Task description: Write out the data again in full, exactly as it reads.

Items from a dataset
++++++++++++++++++++
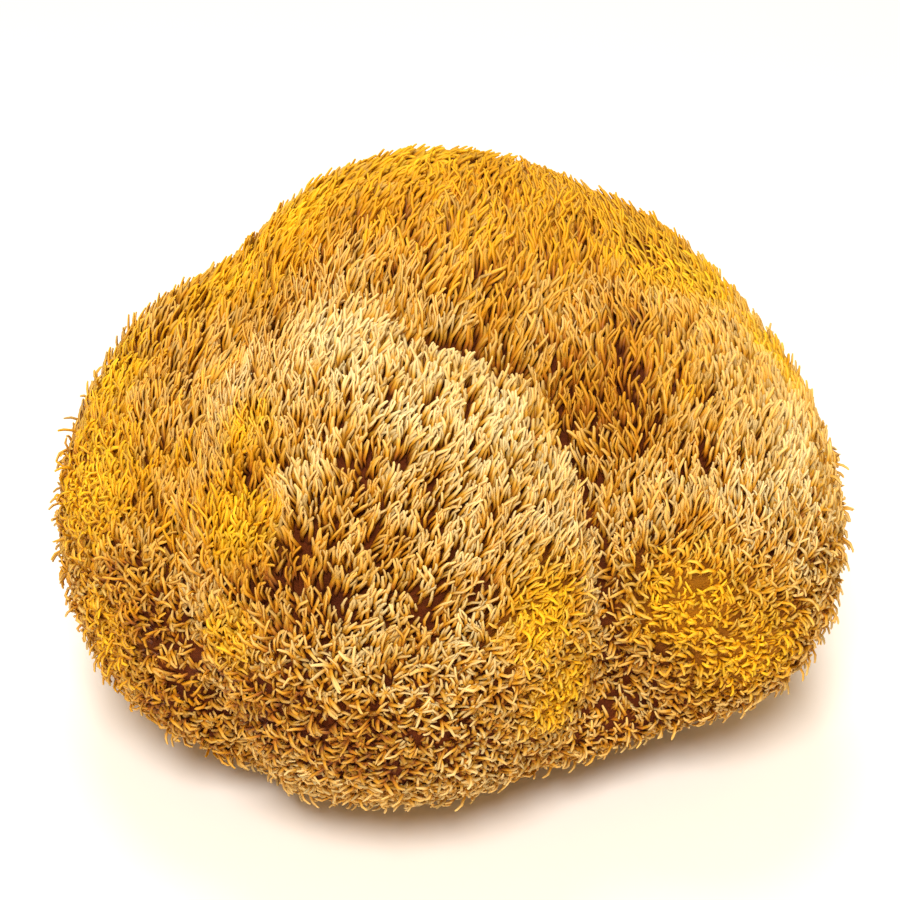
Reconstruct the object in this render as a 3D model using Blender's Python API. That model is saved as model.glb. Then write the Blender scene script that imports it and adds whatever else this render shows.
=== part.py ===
# A dried lion's mane mushroom: a cushion of lobes grown together as one body, covered on all sides
# with soft spines, all combed towards one point above its back. It rests on the flat face that is
# left where it was cut from the wood. Metres, +Z up, origin on the surface under its middle.
import math
import random

import bmesh
import bpy
import numpy as np
from mathutils.bvhtree import BVHTree

NODE = "mushroom"
COLLECTION = "dried_lions_mane_mushroom"
MM = 0.001
SEED = 7

# Each lobe as far out as its spine tips: its centre and its three half widths in mm, and its turns
# about Z, X and Y in degrees.
LOBES = {
    "crown": ((-2.0, 10.5, 37.5), (27.0, 26.5, 26.5), (-10, 2, -10)),
    "right": ((22.0, 2.0, 29.0), (20.5, 28.0, 27.5), (8, -23, -18)),
    "front": ((-6.5, -11.0, 28.0), (25.0, 25.5, 27.5), (20, -7, -2)),
    "left": ((-25.0, 0.0, 25.3), (20.0, 27.5, 23.6), (13, 11, 12)),
    "shoulder": ((16.0, 12.0, 34.5), (17.0, 19.0, 22.0), (0, 0, -9)),
    "cheek": ((-25.0, 8.0, 37.0), (14.3, 15.5, 14.3), (0, 0, 0)),
    "chin": ((-15.0, -10.0, 15.0), (18.5, 17.5, 13.5), (0, 0, 0)),
    "belly": ((8.5, 1.5, 13.2), (25.0, 25.5, 12.5), (0, 0, 0)),
}
BLEND = 7.0  # how sharply two lobes meet in a crease
HEART = (-2.0, -2.0, 28.0)  # a point that sees the whole surface, in mm
MIDDLE = (-1.0, 0.2, 0.0)  # the middle of the finished mushroom among these lobes, in mm

COAT_DEPTH = 3.4 * MM  # from the flesh to the spine tips
ROOTS = 1900  # corners of the flesh; each triangle between them carries a spine
CANDIDATES = 16000

FOOT_CENTRE = (-0.7, 1.1)  # the cut face lies under the weight, in mm
FOOT_RADIUS = 14.0 * MM
FOOT_CORNERS = 11
FOOT_MARGIN = 2.2 * MM  # bare rind round the cut face

PULL_POINT = (15.0, 40.0, 80.0)  # the spines lean towards this point, in mm
LEAN_HIGH, LEAN_LOW = 1.15, 0.6
LEAN_RISE = (8.0 * MM, 34.0 * MM)  # the lean grows between these two heights
LONGEST_HIGH, LONGEST_LOW = 7.2 * MM, 4.6 * MM
SHORTEST_SHARE = 0.84
FLOOR_GAP = 0.8 * MM  # no tip comes nearer to the floor
CLEAR_ROUNDS = 40


def turn_matrix(yaw, pitch, roll):
    y, p, r = np.radians([yaw, pitch, roll])
    about_z = np.array([[np.cos(y), -np.sin(y), 0], [np.sin(y), np.cos(y), 0], [0, 0, 1]])
    about_x = np.array([[1, 0, 0], [0, np.cos(p), -np.sin(p)], [0, np.sin(p), np.cos(p)]])
    about_y = np.array([[np.cos(r), 0, np.sin(r)], [0, 1, 0], [-np.sin(r), 0, np.cos(r)]])
    return about_z @ about_x @ about_y


def depth_field(points, coat):
    # Above 1 inside the lobes drawn in by coat, 1 on their joint surface, and below 1 outside it.
    total = np.zeros(len(points))
    for centre, half, turns in LOBES.values():
        local = (points - np.array(centre) * MM) @ turn_matrix(*turns)
        local = local / (np.array(half) * MM - coat)
        total += np.exp(BLEND * (1 - (local**2).sum(axis=1)))
    return total


def crossing(starts, directions, near, far, coat):
    # How far along each direction the surface lies, by halving the stretch between near and far.
    near = np.full(len(starts), near)
    far = np.full(len(starts), far)
    for _ in range(24):
        half_way = (near + far) / 2
        inside = depth_field(starts + directions * half_way[:, None], coat) > 1
        near = np.where(inside, half_way, near)
        far = np.where(inside, far, half_way)
    return near


def flesh_point(directions):
    # The outermost point of the flesh in each direction from the heart.
    heart = np.array(HEART) * MM
    reach = np.full(len(directions), 2 * MM)
    for distance in np.arange(4, 72, 1.0) * MM:
        inside = depth_field(heart + directions * distance, COAT_DEPTH) > 1
        reach = np.where(inside, distance, reach)
    starts = heart + directions * reach[:, None]
    return starts + directions * crossing(starts, directions, 0.0, 1.5 * MM, COAT_DEPTH)[:, None]


def golden_spiral(count):
    # Directions spread over the whole sphere.
    turn = math.pi * (1 + math.sqrt(5))
    step = np.arange(count) + 0.5
    z = 1 - 2 * step / count
    ring = np.sqrt(1 - z * z)
    return np.stack([ring * np.cos(turn * step), ring * np.sin(turn * step), z], axis=1)


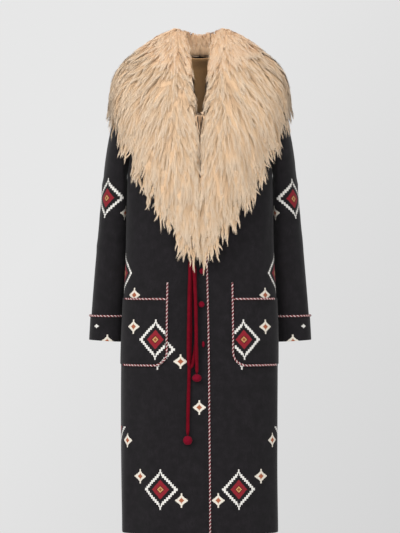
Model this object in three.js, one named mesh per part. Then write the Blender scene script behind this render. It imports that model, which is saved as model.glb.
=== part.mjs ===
// A long felt coat with a deep fur shawl collar, standing open and hollow as it hangs on a wearer.
// Millimetres, +Z up. The wearer faces -Y, so the wearer's right is -X. The origin is the middle of
// the neck opening, level with the shoulders that carry the coat.
//
// Each cloth panel is a wall: a grid of outer points worked out from the tables below, and the same
// grid moved inwards by the cloth's thickness. Pieces meet edge to edge with a small gap at the seams.
import * as THREE from "three";

// ---- Driving dimensions -----------------------------------------------------------------------
const CLOTH = 2.2; // coat felt
const LINING = 1.0;
const SEAM = 0.4; // gap where two pieces are sewn together
const LAID = 0.3; // gap under a piece that lies on another
const HEM = -1176; // height of the hem
const UNDERARM = -300;
const WIDEST_Y = -15; // depth at which the body is widest: the side seams
const FRONT_POWER = 2.5; // roundness of the body's section, 2 is an ellipse
const BACK_POWER = 2.2;
const NECK = { x: 78, y: 12, z: -8 }; // where the shoulder seam meets the neckline
const SHOULDER = { x: 174, y: 5, z: -76 }; // where it meets the sleeve
const NECK_DIP = 4; // the back neckline falls this far below the shoulder seams
const NECK_BACK = 48; // and lies this far behind them
const ARMHOLE = { inwards: 20, forwards: 48, backwards: 62 };
const BACK_ROUND = 0.8; // below 1 the shoulder blades stand out more
const UNDERLAP = 2.9; // how far the lower front is set back beneath the upper one
const HEM_RIPPLE_TOP = -560; // the folds of the skirt die out at this height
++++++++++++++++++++
Answer to this problem:
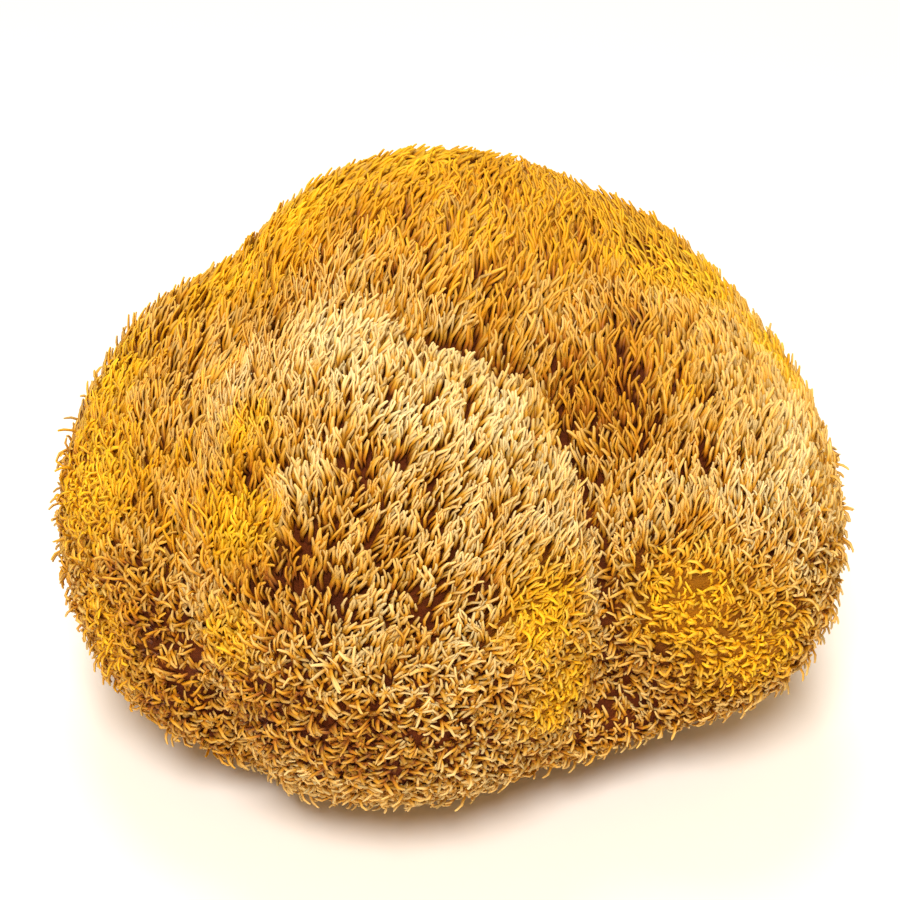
Reconstruct the object in this render as a 3D model using Blender's Python API. That model is saved as model.glb. Then write the Blender scene script that imports it and adds whatever else this render shows.
=== part.py ===
# A dried lion's mane mushroom: a cushion of lobes grown together as one body, covered on all sides
# with soft spines, all combed towards one point above its back. It rests on the flat face that is
# left where it was cut from the wood. Metres, +Z up, origin on the surface under its middle.
import math
import random

import bmesh
import bpy
import numpy as np
from mathutils.bvhtree import BVHTree

NODE = "mushroom"
COLLECTION = "dried_lions_mane_mushroom"
MM = 0.001
SEED = 7

# Each lobe as far out as its spine tips: its centre and its three half widths in mm, and its turns
# about Z, X and Y in degrees.
LOBES = {
    "crown": ((-2.0, 10.5, 37.5), (27.0, 26.5, 26.5), (-10, 2, -10)),
    "right": ((22.0, 2.0, 29.0), (20.5, 28.0, 27.5), (8, -23, -18)),
    "front": ((-6.5, -11.0, 28.0), (25.0, 25.5, 27.5), (20, -7, -2)),
    "left": ((-25.0, 0.0, 25.3), (20.0, 27.5, 23.6), (13, 11, 12)),
    "shoulder": ((16.0, 12.0, 34.5), (17.0, 19.0, 22.0), (0, 0, -9)),
    "cheek": ((-25.0, 8.0, 37.0), (14.3, 15.5, 14.3), (0, 0, 0)),
    "chin": ((-15.0, -10.0, 15.0), (18.5, 17.5, 13.5), (0, 0, 0)),
    "belly": ((8.5, 1.5, 13.2), (25.0, 25.5, 12.5), (0, 0, 0)),
}
BLEND = 7.0  # how sharply two lobes meet in a crease
HEART = (-2.0, -2.0, 28.0)  # a point that sees the whole surface, in mm
MIDDLE = (-1.0, 0.2, 0.0)  # the middle of the finished mushroom among these lobes, in mm

COAT_DEPTH = 3.4 * MM  # from the flesh to the spine tips
ROOTS = 1900  # corners of the flesh; each triangle between them carries a spine
CANDIDATES = 16000

FOOT_CENTRE = (-0.7, 1.1)  # the cut face lies under the weight, in mm
FOOT_RADIUS = 14.0 * MM
FOOT_CORNERS = 11
FOOT_MARGIN = 2.2 * MM  # bare rind round the cut face

PULL_POINT = (15.0, 40.0, 80.0)  # the spines lean towards this point, in mm
LEAN_HIGH, LEAN_LOW = 1.15, 0.6
LEAN_RISE = (8.0 * MM, 34.0 * MM)  # the lean grows between these two heights
LONGEST_HIGH, LONGEST_LOW = 7.2 * MM, 4.6 * MM
SHORTEST_SHARE = 0.84
FLOOR_GAP = 0.8 * MM  # no tip comes nearer to the floor
CLEAR_ROUNDS = 40


def turn_matrix(yaw, pitch, roll):
    y, p, r = np.radians([yaw, pitch, roll])
    about_z = np.array([[np.cos(y), -np.sin(y), 0], [np.sin(y), np.cos(y), 0], [0, 0, 1]])
    about_x = np.array([[1, 0, 0], [0, np.cos(p), -np.sin(p)], [0, np.sin(p), np.cos(p)]])
    about_y = np.array([[np.cos(r), 0, np.sin(r)], [0, 1, 0], [-np.sin(r), 0, np.cos(r)]])
    return about_z @ about_x @ about_y


def depth_field(points, coat):
    # Above 1 inside the lobes drawn in by coat, 1 on their joint surface, and below 1 outside it.
    total = np.zeros(len(points))
    for centre, half, turns in LOBES.values():
        local = (points - np.array(centre) * MM) @ turn_matrix(*turns)
        local = local / (np.array(half) * MM - coat)
        total += np.exp(BLEND * (1 - (local**2).sum(axis=1)))
    return total


def crossing(starts, directions, near, far, coat):
    # How far along each direction the surface lies, by halving the stretch between near and far.
    near = np.full(len(starts), near)
    far = np.full(len(starts), far)
    for _ in range(24):
        half_way = (near + far) / 2
        inside = depth_field(starts + directions * half_way[:, None], coat) > 1
        near = np.where(inside, half_way, near)
        far = np.where(inside, far, half_way)
    return near


def flesh_point(directions):
    # The outermost point of the flesh in each direction from the heart.
    heart = np.array(HEART) * MM
    reach = np.full(len(directions), 2 * MM)
    for distance in np.arange(4, 72, 1.0) * MM:
        inside = depth_field(heart + directions * distance, COAT_DEPTH) > 1
        reach = np.where(inside, distance, reach)
    starts = heart + directions * reach[:, None]
    return starts + directions * crossing(starts, directions, 0.0, 1.5 * MM, COAT_DEPTH)[:, None]


def golden_spiral(count):
    # Directions spread over the whole sphere.
    turn = math.pi * (1 + math.sqrt(5))
    step = np.arange(count) + 0.5
    z = 1 - 2 * step / count
    ring = np.sqrt(1 - z * z)
    return np.stack([ring * np.cos(turn * step), ring * np.sin(turn * step), z], axis=1)


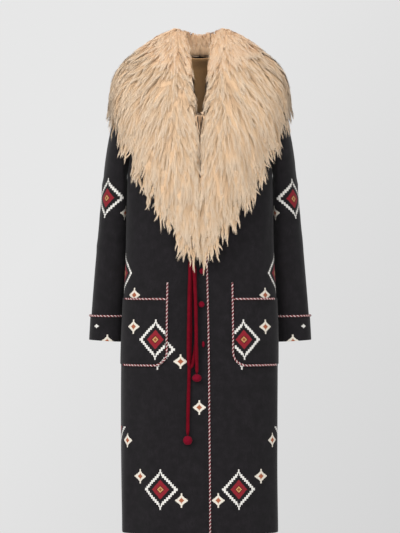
Model this object in three.js, one named mesh per part. Then write the Blender scene script behind this render. It imports that model, which is saved as model.glb.
=== part.mjs ===
// A long felt coat with a deep fur shawl collar, standing open and hollow as it hangs on a wearer.
// Millimetres, +Z up. The wearer faces -Y, so the wearer's right is -X. The origin is the middle of
// the neck opening, level with the shoulders that carry the coat.
//
// Each cloth panel is a wall: a grid of outer points worked out from the tables below, and the same
// grid moved inwards by the cloth's thickness. Pieces meet edge to edge with a small gap at the seams.
import * as THREE from "three";

// ---- Driving dimensions -----------------------------------------------------------------------
const CLOTH = 2.2; // coat felt
const LINING = 1.0;
const SEAM = 0.4; // gap where two pieces are sewn together
const LAID = 0.3; // gap under a piece that lies on another
const HEM = -1176; // height of the hem
const UNDERARM = -300;
const WIDEST_Y = -15; // depth at which the body is widest: the side seams
const FRONT_POWER = 2.5; // roundness of the body's section, 2 is an ellipse
const BACK_POWER = 2.2;
const NECK = { x: 78, y: 12, z: -8 }; // where the shoulder seam meets the neckline
const SHOULDER = { x: 174, y: 5, z: -76 }; // where it meets the sleeve
const NECK_DIP = 4; // the back neckline falls this far below the shoulder seams
const NECK_BACK = 48; // and lies this far behind them
const ARMHOLE = { inwards: 20, forwards: 48, backwards: 62 };
const BACK_ROUND = 0.8; // below 1 the shoulder blades stand out more
const UNDERLAP = 2.9; // how far the lower front is set back beneath the upper one
const HEM_RIPPLE_TOP = -560; // the folds of the skirt die out at this height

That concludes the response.